The few fundamentalists I know annoy me with their air of superiority. They all seem to be doing very badly in life: lousy jobs, too many kids, estrangement from family who don't drink the Koolaid, health problems, on public assistance,etc. and yet they think they are so much better off than I am and want me to find true happiness as they say they have.
And many of them have what I consider to be bad morals, too, which they try to cover up with smarmy religiousity. In particular, they bring kids into the world that they can't afford to bring up properly. That to me is a great sin.
I'm so glad to be a non-believer. And brought up as one, so I'm immune to the purported advantages of Christianity. Sure, there are denominations of people who don't speak in tongues and aren't into snake handling, but it's all superstition to me.

Posted by: Hattie at July 8, 2006 3:36 AM

The few fundamentalists I know annoy me with their air of superiority.
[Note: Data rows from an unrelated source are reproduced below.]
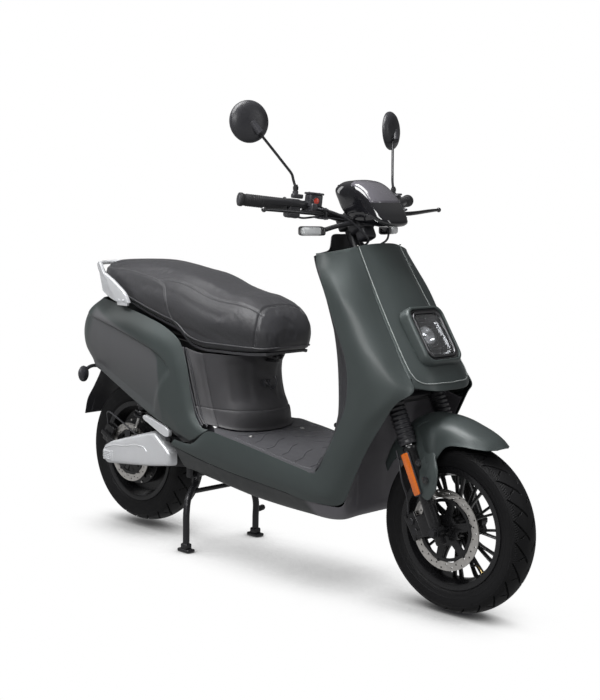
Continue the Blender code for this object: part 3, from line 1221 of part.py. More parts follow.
place("fork_upper", fork_upper(), STEEL, steering)
place("handlebar", handlebar(), STEEL, steering)
place("display_cowl", display_cowl(), GLOSS, steering)
place("grip_left", grip(1), RUBBER, steering)
place("front_signal_bar", front_signal_bar(), CLEAR, steering)
place("throttle_grip", grip(-1), RUBBER, steering, bar_at(0.294, -1))
place("start_button", button(-1), RED, steering)
place("horn_button", button(1), BLACK, steering)

place("front_fender", full_panel(FENDER_ROWS, 14, 9, Z_AXIS), PAINT, lower_fork)
place("front_axle", axle(FRONT_AXLE, 0.112, 0.0069, 14, nut_in=0.1055, nut_out=0.118,
                         nut_r=0.0120), BRIGHT, lower_fork)
place("front_caliper", front_caliper(), BLACK_ALLOY, lower_fork)
place("front_tyre", tyre(FRONT_AXLE, FRONT_TYRE_R, FRONT_TYRE_HALF_W, FRONT_RIM_HALF_W,
                         wall_drop=0.034, edge_drop=0.014, edge_share=0.82, crown_share=0.34),
      TREAD, front_wheel)
place("front_rim", front_rim(), BLACK_ALLOY, front_wheel)
place("front_disc", brake_disc(FRONT_AXLE + Y_AXIS * FRONT_DISC_Y, 0.110, 0.086), BRIGHT,
      front_wheel)

place("swingarm", swingarm(), STEEL, swing_group)
place("swingarm_cover", swingarm_cover(), ALLOY, swing_group)
place("rear_axle", axle(REAR_AXLE, 0.140, 0.0085, 16, nut_in=0.1335, nut_out=0.147,
                        nut_r=0.0140), BRIGHT, swing_group)
place("rear_caliper", rear_caliper(), BLACK_ALLOY, swing_group)
place("rear_tyre", tyre(REAR_AXLE, REAR_TYRE_R, REAR_TYRE_HALF_W, REAR_RIM_HALF_W,
                        wall_drop=0.038, edge_drop=0.015, edge_share=0.84, crown_share=0.36),
      TREAD, rear_wheel)
place("hub_motor", hub_motor(), BLACK_ALLOY, rear_wheel)
place("rear_disc", brake_disc(REAR_AXLE + Y_AXIS * REAR_DISC_Y, 0.097, 0.074), BRIGHT, rear_wheel)

place("seat_cushion", loft([seat_ring(*station) for station in SEAT_STATIONS]), VINYL, seat_group)
place("seat_base", seat_base(), BLACK, seat_group)
place("luggage_hook", luggage_hook(), BLACK, None, HOOK_PIVOT)
place("centre_stand", centre_stand(), STEEL, None, STAND_PIVOT)

# Pieces that come in pairs: name, function, material, parent, origin on the left
PAIRED_PIECES = [
    ("switch_housing", switch_housing, BLACK, steering, None),
    ("master_cylinder", master_cylinder, BLACK, steering, None),
    ("brake_lever", brake_lever, BRIGHT, steering, LEVER_PIVOT),
    ("mirror_stem", mirror_stem, STEEL, steering, None),
    ("mirror_head", mirror_head, BLACK, steering, MIRROR_JOINT),
    ("fork_slider", fork_slider, BLACK_ALLOY, lower_fork, None),
    ("passenger_peg", passenger_peg, ALLOY, None, PEG_PIVOT),
    ("shock_body", shock_body, BLACK_ALLOY, None, SHOCK_TOP),
    ("shock_rod", shock_rod, BRIGHT, None, SHOCK_TOP),
]
for name, build, mat, parent, left_origin in PAIRED_PIECES:
    for side in SIDES:
        origin = None if left_origin is None else to_side(left_origin, side)
        place(f"{name}_{SIDE_NAMES[side]}", build(side), mat, parent, origin)
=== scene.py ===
"""A moped scooter: panels, seat, wheels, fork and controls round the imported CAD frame.

Metres. +X is the front, +Y the rider's left and +Z up, with the ground at z = 0.
A side of +1 is the left and -1 the right.
"""
import math
from collections import namedtuple

import bmesh
import bpy
import numpy as np
from mathutils import Matrix, Vector
from mathutils.bvhtree import BVHTree
from mathutils.kdtree import KDTree


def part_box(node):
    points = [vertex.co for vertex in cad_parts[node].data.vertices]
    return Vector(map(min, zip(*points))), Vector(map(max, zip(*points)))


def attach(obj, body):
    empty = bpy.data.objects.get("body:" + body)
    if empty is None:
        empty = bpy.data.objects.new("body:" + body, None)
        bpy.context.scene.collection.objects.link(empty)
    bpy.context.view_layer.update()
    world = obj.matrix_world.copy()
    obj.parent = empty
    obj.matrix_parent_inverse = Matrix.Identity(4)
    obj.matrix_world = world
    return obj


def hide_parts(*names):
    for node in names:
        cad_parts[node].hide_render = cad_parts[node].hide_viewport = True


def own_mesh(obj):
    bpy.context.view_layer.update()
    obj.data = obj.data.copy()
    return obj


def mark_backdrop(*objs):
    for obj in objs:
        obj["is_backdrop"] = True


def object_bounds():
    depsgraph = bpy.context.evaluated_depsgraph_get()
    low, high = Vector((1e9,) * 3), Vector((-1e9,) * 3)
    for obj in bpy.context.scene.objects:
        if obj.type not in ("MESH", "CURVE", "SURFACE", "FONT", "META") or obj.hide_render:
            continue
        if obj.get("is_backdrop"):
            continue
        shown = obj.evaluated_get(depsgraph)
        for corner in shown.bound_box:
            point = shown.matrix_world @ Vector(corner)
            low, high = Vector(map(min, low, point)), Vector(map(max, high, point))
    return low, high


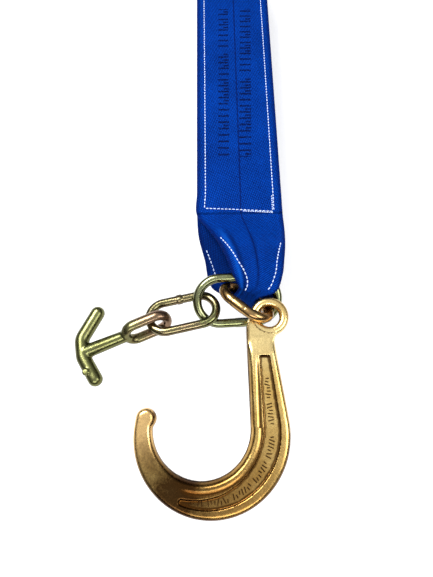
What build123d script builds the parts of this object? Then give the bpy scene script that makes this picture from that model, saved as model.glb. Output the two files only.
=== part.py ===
"""One leg of a vehicle tow bridle, laid flat: a sewn webbing strap with an eye at each end.

The lower eye holds an oblong master link, which carries a chain link and a forged T-hook, and a
coupling ring, which carries a forged J-hook. The upper eye holds the lifting link of the leg.
+Z is up from the surface the leg lies on, +Y runs along the strap to its upper end.
Millimetres throughout.
"""

import math
import os

from build123d import *

os.makedirs("parts", exist_ok=True)

# Webbing strap
WEB_WIDTH = 101.6
PLY = 2.8
PLY_GAP = 0.15
BOX_START_Y = 88.0
BOX_END_Y = 478.0
INNER_PLY_INSET = 1.2
BACK_Z = PLY / 2
PLY_STEP = PLY + PLY_GAP
FRONT_Z = BACK_Z + 3 * PLY_STEP

# Sewing thread
THREAD_WIDTH = 1.3
THREAD_RISE = 0.45
THREAD_SINK = 0.1
SIDE_ROW_X = 40.5
CROSS_ROW_DROP = 5.6

# Links: radius of the wire, half of the straight side, radius of the bends (to the wire's middle)
MASTER_WIRE, MASTER_HALF, MASTER_BEND = 4.9, 19.2, 24.8
CHAIN_WIRE, CHAIN_HALF, CHAIN_BEND = 4.8, 18.7, 17.7
RING_WIRE, RING_HALF, RING_BEND = 5.5, 10.3, 17.5
UPPER_WIRE, UPPER_HALF, UPPER_BEND = 6.35, 31.75, 38.1

# How each link lies: middle point, then turns about X, Y and Z
MASTER_POSE = Location((-6.2, -19.1, 16.25), (25.2, 2.6, 3.4), Extrinsic.XYZ)
CHAIN_POSE = Location((-65.6, -32.9, 15.3), (-13.7, 0.9, 12.4), Extrinsic.XYZ)
RING_POSE = Location((2.8, -23.8, 24.05), (-48.9, -8.2, -41.3), Extrinsic.XYZ)
T_EYE_POSE = Location((-104.0, -48.0, 16.0), (67.0, -0.4, 22.6), Extrinsic.XYZ)
UPPER_POSE = Location((0, 647.0, 8.4), (0, 1.1, 90), Extrinsic.XYZ)

# Forged T-hook
T_WIRE, T_EYE_HALF, T_EYE_BEND = 4.9, 11.4, 11.8
T_EYE_DEPTH = 6.1
T_NECK_R = 6.5
T_BAR_R = 7.7
T_BAR_POINTS = [(-159.6, -29.8), (-174.6, -58.5), (-171.2, -78.0), (-156.8, -101.0)]
T_BAR_BEND = 14
T_BAR_Z = T_BAR_R + 0.2

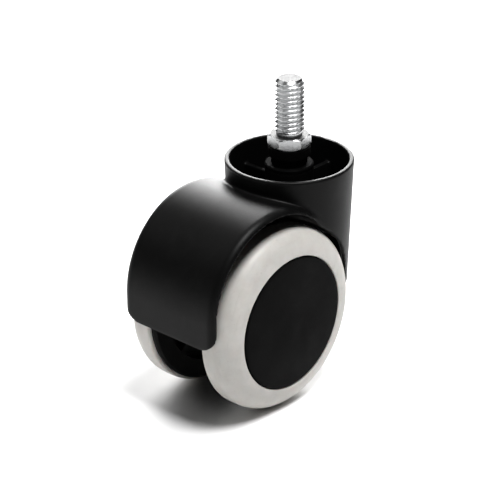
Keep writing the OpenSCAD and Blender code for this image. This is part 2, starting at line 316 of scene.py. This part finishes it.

gotta agree with you there--and I include Mormons in the category of fundamentalists, as they believe the bible and all scripture is fundamentally truth, and that fundamentally true scripture serves as the fundamental basis of their religion.

Posted by: Holly at July 8, 2006 7:44 AM

What a great snippet of Sam Harris’ interview. I love the comparison of Greek Gods to Christianity.

It is amazing to me how so many forget the history of religion, but then, I have to remember that many fundamentalists consider liberals to be the “educated elite,” which is really another way of saying that they are uneducated and underprivileged – so that ignorance and superstition are their closest neighbors.

Thanks for sharing this.

Posted by: frankengirl at July 10, 2006 10:58 AM

I have to remember that many fundamentalists consider liberals to be the “educated elite,” which is really another way of saying that they are uneducated and underprivileged – so that ignorance and superstition are their closest neighbors.

I have never thought of it quite that way, Frankengirl, but you are right.

Posted by: Holly at July 11, 2006 9:35 AM

I have this book in my pile of stuff to read (which might not be some big if I would quit adding to it). I'll get to it after I finish 'Misquoting Jesus'.